A.S.: In your opinion, does science not require a certain degree or some instances of faith, namely an act that goes beyond empirical testing and verification?
M.O.: Faith and reason exist in two universes, each sealed off from the other. Faith emerges from a fragile mind, from a denial of the power of nothingness, oblivion, from the inability to imagine oneself to be the creature of a day, stuck between two nothings. Reason comes later, to justify what is deep-rooted, instinctive, the things against which one has no power. Great minds, persons of extreme culture, highly reputed scientists, eminent philosophers—they are all capable of believing stories made for children with a credulity that is truly amazing. They call on all the means their culture gives them to justify the unjustifiable, which is where theological discourse originate—only and just because in their heart of hearts they do not accept their mortal state.
A.S.: Do you not consider that the explicit claim that millions of people are idiots who have fallen for a ridiculous fraud called religion is slightly patronising, if not simply an arrogant oversimplification of the complex conditions, social and personal, that lead to faith-oriented (as opposed to rational) understanding of one’s world?
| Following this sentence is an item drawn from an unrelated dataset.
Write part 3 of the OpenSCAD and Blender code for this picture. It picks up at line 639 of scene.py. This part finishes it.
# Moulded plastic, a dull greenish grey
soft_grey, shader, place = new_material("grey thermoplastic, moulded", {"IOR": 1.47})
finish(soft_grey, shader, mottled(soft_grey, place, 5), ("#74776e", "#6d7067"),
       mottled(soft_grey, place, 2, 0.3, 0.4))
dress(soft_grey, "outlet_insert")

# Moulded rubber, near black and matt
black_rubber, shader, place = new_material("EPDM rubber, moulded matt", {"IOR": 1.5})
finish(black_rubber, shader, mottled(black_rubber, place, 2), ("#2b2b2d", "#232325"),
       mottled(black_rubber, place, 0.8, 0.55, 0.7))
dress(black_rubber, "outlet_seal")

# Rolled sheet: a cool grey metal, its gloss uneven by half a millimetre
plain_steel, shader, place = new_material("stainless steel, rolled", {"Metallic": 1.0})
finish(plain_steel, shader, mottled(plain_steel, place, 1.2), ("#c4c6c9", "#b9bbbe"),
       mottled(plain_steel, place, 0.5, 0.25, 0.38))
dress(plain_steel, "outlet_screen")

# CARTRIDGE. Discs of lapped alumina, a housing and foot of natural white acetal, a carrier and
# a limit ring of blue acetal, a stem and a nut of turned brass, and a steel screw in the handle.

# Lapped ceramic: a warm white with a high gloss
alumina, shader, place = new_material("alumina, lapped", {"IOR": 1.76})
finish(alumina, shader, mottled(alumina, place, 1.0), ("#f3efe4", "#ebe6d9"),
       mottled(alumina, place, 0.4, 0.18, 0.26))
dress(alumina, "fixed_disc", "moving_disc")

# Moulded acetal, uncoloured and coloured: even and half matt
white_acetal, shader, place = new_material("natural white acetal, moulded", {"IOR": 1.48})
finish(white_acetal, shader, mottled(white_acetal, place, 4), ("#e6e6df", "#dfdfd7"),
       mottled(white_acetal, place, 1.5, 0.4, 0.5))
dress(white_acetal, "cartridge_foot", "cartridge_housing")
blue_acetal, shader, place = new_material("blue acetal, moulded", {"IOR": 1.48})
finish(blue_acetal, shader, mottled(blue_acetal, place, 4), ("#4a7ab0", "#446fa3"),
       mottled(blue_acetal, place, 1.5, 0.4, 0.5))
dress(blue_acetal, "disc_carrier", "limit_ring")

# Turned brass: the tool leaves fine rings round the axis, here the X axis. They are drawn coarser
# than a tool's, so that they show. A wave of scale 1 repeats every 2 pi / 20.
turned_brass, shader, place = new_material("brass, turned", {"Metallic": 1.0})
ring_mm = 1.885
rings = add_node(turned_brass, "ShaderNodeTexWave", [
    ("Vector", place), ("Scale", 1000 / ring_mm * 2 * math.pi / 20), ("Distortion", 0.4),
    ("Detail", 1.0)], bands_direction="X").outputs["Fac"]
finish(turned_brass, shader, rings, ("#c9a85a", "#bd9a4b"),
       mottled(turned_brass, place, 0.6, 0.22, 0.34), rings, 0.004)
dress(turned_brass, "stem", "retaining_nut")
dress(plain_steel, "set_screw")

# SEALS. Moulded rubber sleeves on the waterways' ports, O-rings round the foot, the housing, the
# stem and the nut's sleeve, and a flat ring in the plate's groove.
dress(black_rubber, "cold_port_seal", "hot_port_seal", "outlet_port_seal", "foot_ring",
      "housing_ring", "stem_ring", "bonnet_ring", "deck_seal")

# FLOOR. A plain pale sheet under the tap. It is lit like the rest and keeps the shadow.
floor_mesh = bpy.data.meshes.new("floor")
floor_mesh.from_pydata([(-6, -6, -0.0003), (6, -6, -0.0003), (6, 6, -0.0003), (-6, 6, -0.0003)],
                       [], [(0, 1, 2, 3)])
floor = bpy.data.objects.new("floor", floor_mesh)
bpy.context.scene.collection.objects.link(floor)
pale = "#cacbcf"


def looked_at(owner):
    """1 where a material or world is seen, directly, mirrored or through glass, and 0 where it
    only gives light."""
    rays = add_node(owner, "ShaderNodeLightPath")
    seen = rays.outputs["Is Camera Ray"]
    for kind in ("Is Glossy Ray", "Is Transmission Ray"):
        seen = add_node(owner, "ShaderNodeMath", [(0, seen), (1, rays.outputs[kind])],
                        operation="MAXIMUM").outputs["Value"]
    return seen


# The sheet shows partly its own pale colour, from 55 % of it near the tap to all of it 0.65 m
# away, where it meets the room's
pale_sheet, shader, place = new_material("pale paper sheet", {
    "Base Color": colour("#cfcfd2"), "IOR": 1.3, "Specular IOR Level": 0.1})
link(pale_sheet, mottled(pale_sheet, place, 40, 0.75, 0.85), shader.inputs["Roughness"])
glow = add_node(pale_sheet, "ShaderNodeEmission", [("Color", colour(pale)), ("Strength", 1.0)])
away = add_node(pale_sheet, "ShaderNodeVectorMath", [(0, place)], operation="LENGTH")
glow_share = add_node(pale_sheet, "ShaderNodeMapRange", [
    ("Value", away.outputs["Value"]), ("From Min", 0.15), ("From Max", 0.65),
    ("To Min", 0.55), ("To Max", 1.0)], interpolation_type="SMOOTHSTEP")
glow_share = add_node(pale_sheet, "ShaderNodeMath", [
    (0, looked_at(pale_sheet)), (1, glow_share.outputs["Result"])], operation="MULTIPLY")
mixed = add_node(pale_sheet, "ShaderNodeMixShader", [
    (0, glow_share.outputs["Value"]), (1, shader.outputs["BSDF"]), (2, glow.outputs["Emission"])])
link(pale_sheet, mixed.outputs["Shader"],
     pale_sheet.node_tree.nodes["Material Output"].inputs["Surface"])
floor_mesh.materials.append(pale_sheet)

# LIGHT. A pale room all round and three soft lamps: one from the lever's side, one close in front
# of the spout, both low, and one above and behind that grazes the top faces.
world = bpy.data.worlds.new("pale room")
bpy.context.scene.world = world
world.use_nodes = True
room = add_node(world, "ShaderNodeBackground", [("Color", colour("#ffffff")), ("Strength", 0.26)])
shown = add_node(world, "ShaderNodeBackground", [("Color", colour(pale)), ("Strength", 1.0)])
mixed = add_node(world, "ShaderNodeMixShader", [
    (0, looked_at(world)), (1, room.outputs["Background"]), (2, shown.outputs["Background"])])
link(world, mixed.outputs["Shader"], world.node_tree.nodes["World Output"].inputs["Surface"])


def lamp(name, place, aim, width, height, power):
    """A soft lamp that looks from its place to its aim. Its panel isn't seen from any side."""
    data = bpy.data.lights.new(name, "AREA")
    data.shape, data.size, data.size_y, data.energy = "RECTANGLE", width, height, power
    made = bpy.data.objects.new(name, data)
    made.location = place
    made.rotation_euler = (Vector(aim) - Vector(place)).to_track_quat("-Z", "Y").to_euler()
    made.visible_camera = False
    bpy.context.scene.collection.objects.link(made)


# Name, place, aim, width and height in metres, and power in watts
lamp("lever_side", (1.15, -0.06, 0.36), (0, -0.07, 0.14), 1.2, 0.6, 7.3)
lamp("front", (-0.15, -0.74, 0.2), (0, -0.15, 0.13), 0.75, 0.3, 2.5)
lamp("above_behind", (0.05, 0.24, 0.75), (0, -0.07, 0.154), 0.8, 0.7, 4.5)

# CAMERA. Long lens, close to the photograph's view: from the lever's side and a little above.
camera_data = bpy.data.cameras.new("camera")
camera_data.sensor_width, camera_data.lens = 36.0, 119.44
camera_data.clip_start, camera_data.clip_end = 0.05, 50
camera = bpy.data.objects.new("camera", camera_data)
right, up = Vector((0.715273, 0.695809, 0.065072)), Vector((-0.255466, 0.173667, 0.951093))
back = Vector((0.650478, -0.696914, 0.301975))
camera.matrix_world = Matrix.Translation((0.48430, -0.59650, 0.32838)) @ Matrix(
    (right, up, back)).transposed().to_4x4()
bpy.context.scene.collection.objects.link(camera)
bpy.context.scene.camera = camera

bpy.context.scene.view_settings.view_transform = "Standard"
Is this ‘prophetic’ and ‘enlightened’ style of writing one’s polemic not indicative of moralistic intoxication instead of what you seem to be proposing: sober and rational intellectualism?
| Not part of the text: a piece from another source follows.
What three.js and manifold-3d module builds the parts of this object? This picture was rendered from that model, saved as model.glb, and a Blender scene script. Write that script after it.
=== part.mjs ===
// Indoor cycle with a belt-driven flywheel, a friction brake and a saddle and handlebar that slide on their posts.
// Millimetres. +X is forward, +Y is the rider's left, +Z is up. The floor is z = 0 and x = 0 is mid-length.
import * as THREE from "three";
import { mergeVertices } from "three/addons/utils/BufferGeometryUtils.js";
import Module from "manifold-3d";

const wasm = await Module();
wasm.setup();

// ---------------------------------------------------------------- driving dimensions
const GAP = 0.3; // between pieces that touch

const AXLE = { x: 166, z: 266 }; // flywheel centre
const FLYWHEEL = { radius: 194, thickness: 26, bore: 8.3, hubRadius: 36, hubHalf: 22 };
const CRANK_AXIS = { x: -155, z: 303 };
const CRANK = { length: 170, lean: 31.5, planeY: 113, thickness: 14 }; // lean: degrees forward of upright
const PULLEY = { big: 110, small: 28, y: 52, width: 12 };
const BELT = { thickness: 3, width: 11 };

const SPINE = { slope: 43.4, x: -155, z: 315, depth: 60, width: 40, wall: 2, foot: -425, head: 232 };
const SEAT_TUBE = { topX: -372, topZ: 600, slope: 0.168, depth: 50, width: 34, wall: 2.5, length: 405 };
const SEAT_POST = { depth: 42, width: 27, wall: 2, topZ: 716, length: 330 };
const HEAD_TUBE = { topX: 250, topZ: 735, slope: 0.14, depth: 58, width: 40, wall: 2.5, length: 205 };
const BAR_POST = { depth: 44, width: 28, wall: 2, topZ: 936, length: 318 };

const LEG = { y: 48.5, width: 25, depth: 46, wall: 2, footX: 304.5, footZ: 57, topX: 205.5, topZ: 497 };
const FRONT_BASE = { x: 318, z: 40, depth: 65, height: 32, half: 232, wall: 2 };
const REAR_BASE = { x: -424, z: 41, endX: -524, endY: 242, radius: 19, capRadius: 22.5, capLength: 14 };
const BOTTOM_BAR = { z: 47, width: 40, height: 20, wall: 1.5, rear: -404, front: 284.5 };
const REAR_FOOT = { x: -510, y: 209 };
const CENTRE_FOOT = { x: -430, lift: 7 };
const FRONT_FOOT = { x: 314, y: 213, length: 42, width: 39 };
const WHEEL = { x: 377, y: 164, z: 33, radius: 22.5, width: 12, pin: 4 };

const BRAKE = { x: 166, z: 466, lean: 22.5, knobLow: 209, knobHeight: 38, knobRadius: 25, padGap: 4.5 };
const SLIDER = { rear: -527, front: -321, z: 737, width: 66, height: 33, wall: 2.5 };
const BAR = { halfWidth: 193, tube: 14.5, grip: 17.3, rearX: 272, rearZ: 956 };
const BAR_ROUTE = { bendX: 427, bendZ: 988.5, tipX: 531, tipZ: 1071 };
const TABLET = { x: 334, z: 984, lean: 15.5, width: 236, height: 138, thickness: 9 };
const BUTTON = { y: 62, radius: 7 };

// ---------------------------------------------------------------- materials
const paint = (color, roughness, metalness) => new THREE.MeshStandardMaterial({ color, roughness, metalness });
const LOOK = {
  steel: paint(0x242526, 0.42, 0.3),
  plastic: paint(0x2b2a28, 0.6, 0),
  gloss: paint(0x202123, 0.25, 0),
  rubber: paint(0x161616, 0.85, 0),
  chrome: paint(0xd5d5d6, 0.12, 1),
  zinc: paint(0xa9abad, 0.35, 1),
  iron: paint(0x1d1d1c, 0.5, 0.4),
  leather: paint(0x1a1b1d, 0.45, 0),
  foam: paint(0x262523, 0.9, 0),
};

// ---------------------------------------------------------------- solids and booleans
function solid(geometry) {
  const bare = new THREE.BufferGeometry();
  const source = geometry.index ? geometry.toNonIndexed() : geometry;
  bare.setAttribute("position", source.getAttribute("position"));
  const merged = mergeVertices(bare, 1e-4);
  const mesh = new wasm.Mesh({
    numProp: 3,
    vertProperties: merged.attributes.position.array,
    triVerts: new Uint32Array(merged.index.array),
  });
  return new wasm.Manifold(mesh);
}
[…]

M.O.: There are people who believe that a God can part the sea in two, in order to let his people pass over, that it is possible to be crucified and die and yet rise up on the third day, that an illiterate goatherd is able to copy down the words dictated to him by an angel, that after we die we could live in purgatory or in hell, that by killing an infidel one will gain entry into paradise—zip, just like that—. To explain to those people that, maybe, this is pure nonsense or, at least, that they’re moving within a register where reason has no right of domain: is that being ‘patronising’, ‘arrogant’, displaying a ‘moralistic intoxication’? Perhaps I’m imagining things—I find it hard to imagine that you’re thinking of my In Defence of Atheism when you talk of a supposedly ‘prophetic and enlightened style of writing’.